Santiago Martin’s Future Gaming and Hotel Services bought Rs13.68bn ($165mn) worth of electoral bonds between 2019 and 2024, according to data published by the Election Commission of India late on Thursday.
Electoral bonds, one of India’s main legal forms of political contributions from 2019 until they were banned in January, allowed individuals and companies to make anonymous donations to political parties.
The Election Commission uploaded the data on donors and recipients on Thursday in response to an order by the Supreme Court, which struck down the electoral bonds scheme as unconstitutional last month. The data release has shed a rare light on India’s generally opaque funding mechanisms for political parties.
Prime Minister Narendra Modi’s Bharatiya Janata party was the largest recipient of donations under the scheme, according to the data. Several of the largest donors consisted of companies operating in heavily regulated sectors such as construction and mining.
India’s Directorate of Enforcement, which investigates financial crimes, has for several years probed Martin and his business. Last year it seized millions of dollars worth of his assets as part of an investigation into alleged money laundering involving the sale of lottery tickets in the state of Sikkim, where he ran a lottery scheme.
According to a biography on his charitable foundation’s website, Martin’s group runs a “vast marketing network of the buyers and sellers of lotteries”, including in India’s Karnataka, West Bengal, Punjab and Maharashtra states, alongside Sikkim. Martin’s group of companies also has operations in neighbouring Myanmar.
The former president of Inlott, an online lottery company in Martin’s group, founded an online payments group called GI Retail. Payments group Wirecard bought GI Retail for more than €300mn, in a highly controversial deal, its largest before it collapsed in 2020 after its long-running accounting fraud was revealed. There is no suggestion that Martin benefited from that deal.
The revelations about the political donations come just ahead of an expected announcement by the Election Commission on dates for India’s lower-house polls, due to be held by May, in which Modi is seeking to lead the BJP to re-election for a third five-year term.
The Supreme Court ordered the State Bank of India, which holds information on the bonds, to hand them over to the commission. The data was published in two separate sheets outlining donors and the parties receiving the bonds.
But the top court on Friday instructed the SBI to release yet more data that would match each donation to its recipient.

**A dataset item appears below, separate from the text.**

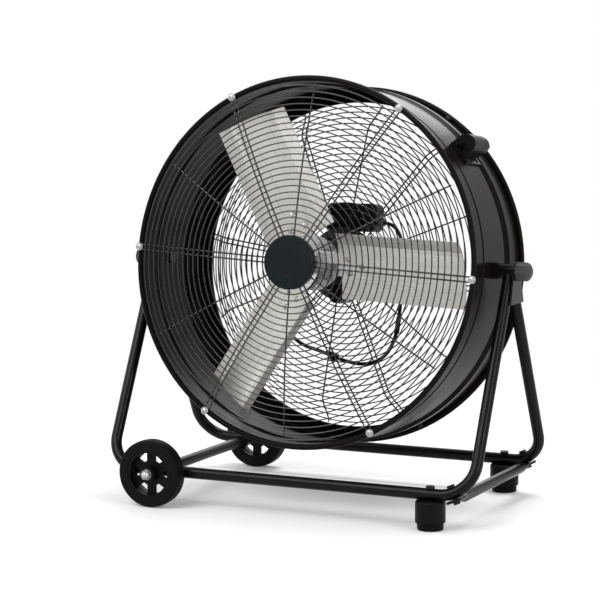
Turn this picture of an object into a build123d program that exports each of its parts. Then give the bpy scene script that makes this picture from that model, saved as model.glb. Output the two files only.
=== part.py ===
from build123d import *
import math
import os

os.makedirs("parts", exist_ok=True)

# A 24 inch drum fan on a wheeled tube frame, in millimetres. +Z is up, the air
# leaves towards -Y, and the origin is on the floor under the middle of the fan.
# Pieces of the drum are drawn level about the tilt axis, with depths counted
# along the drum's own Y axis, and are then leaned back and lifted by on_drum().

# ---------------------------------------------------------------- drum sizes
rim_radius = 340.0          # outside of the rolled rims
bead_radius = 5.0           # section of a rolled rim
bead_sides = 6
wall_radius = 331.0         # outer face of the drum's sheet
drum_sheet = 1.5
drum_depth = 244.0          # front rim's centre to rear rim's centre
pivot_setback = 108.0       # front rim's centre to the tilt axis
pivot_height = 440.0
rest_tilt = 6.0             # degrees nose-up as the fan stands
groove_setback = 57.0       # narrow groove behind the front rim
groove_depth = 3.5
groove_half = 4.0
valley_setback = 168.0      # valley in front of the stiffening rib
valley_depth = 4.5
valley_half = 5.0
rib_setback = 187.0
rib_height = 4.0
rib_half = 6.0
rib_slope = 4.0

# Inlet ring inside the rear rim
inlet_flange = 22.0         # drum's wall to the edge of the inlet
inlet_sheet = 1.5
inlet_skirt = 18.0
inlet_lip = 5.0
inlet_recess = 4.0          # rear rim's centre to the ring's rear face
sheet_gap = 0.2
inlet_bolt_inset = 14.0     # rear rim's centre to the radial bolts
inlet_bolt_count = 6
inlet_bolt_phase = -3.0

# ---------------------------------------------------------------- grilles
ring_wire = 2.4
spoke_wire = 3.0
ring_seat = 0.15            # rings stand this far off the spokes, at their weld spots
hairpin_gap = 9.2           # between the centres of a hairpin's two legs
hairpin_count = 6
ring_sides = 24
inner_ring_sides = 12       # of the rings inside inner_ring_radius
inner_ring_radius = 110.0
front_phase = -3.0          # degrees, first hairpin of the front grille
front_ring_first = 58.0
front_ring_last = 324.0
front_ring_pitch = 11.6
front_spoke_start = 36.0
front_bulge = 34.0          # the middle stands this far before the rim
rear_phase = 52.0
rear_ring_first = 81.0
rear_ring_margin = 7.0      # edge of the inlet to the largest ring
rear_ring_pitch = 11.6
rear_spoke_start = 52.0
rear_basket_depth = 45.0    # the middle lies this far inside the inlet ring
rear_basket_side = 47.0     # edge of the inlet to the basket's floor
rear_edge_margin = 5.0      # edge of the inlet to the bend over its flange
rear_spoke_margin = 2.0     # edge of the inlet to the single spokes' ends
rear_basket_rise = 10.0
rear_flat_radius = 84.0

# Screws of the grilles
screw_radius = 2.5
screw_head_radius = 5.0
screw_head_height = 3.2
washer_radius = 7.2
washer_thickness = 1.2
screw_reach = 6.0
hole_gap = 0.15             # radial clearance of a screw or bolt in its hole

# Round cap in the middle of the front grille
cap_radius = 49.0
cap_depth = 15.0
cap_sheet = 2.0
cap_round = 3.0
cap_plate_radius = 44.0
cap_plate_thickness = 2.5
cap_screw_circle = 24.0
cap_screw_count = 3

# ---------------------------------------------------------------- motor
motor_radius = 50.0
motor_shell = 3.0
motor_length = 98.0
motor_rear_y = 70.0         # rear face, on the mount plate
end_cover_depth = 20.0
end_cover_wall = 5.0
shaft_radius = 7.0
shaft_gap = 0.05
bearing_radius = 16.0
bearing_width = 10.0
stator_bore = 28.0
stator_length = 42.0
rotor_gap = 0.6
mount_plate_radius = 70.0
mount_plate_thickness = 3.0
motor_bolt_circle = 37.0
motor_bolt_radius = 3.0
motor_bolt_reach = 9.0
grommet_offset = 31.0       # from the motor's axis to its lead
grommet_radius = 6.5
capacitor_radius = 13.0
capacitor_length = 58.0
capacitor_angle = -68.0
strap_thickness = 1.2
strap_width = 14.0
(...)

Other large donors under the scheme included Megha Engineering and Infrastructure, a Hyderabad-based construction company, mining company Vedanta and telecoms group Bharti Airtel.
Megha has also sought government approval for a $1bn project to produce electric vehicles in India’s Telangana state with China’s BYD, but the project failed to secure approval because of India’s strict controls on Chinese investment.
Civil society groups had long argued that the bonds represented a legal form of bribery, as they allowed companies and individuals to donate anonymously.
The Supreme Court last month ruled that the electoral bonds scheme violated the right to information and could lead to “quid pro quo” arrangements between donors and parties. Opposition parties argued that the bonds favoured the ruling party because it could access information on who had contributed via the SBI.
The BJP was the largest recipient of donations from electoral bonds at Rs60bn, according to the data, nearly half of the total.
The second-largest beneficiary, the West Bengal-based All India Trinamool Congress, received Rs16bn, while the Indian National Congress, the BJP’s biggest rival, received Rs14bn.
Jairam Ramesh, a Congress party spokesperson, on Friday called electoral bonds “corruption of the highest order”, saying donations amounted to “protection” money for companies under investigation.
Martin did not respond to a request for comment.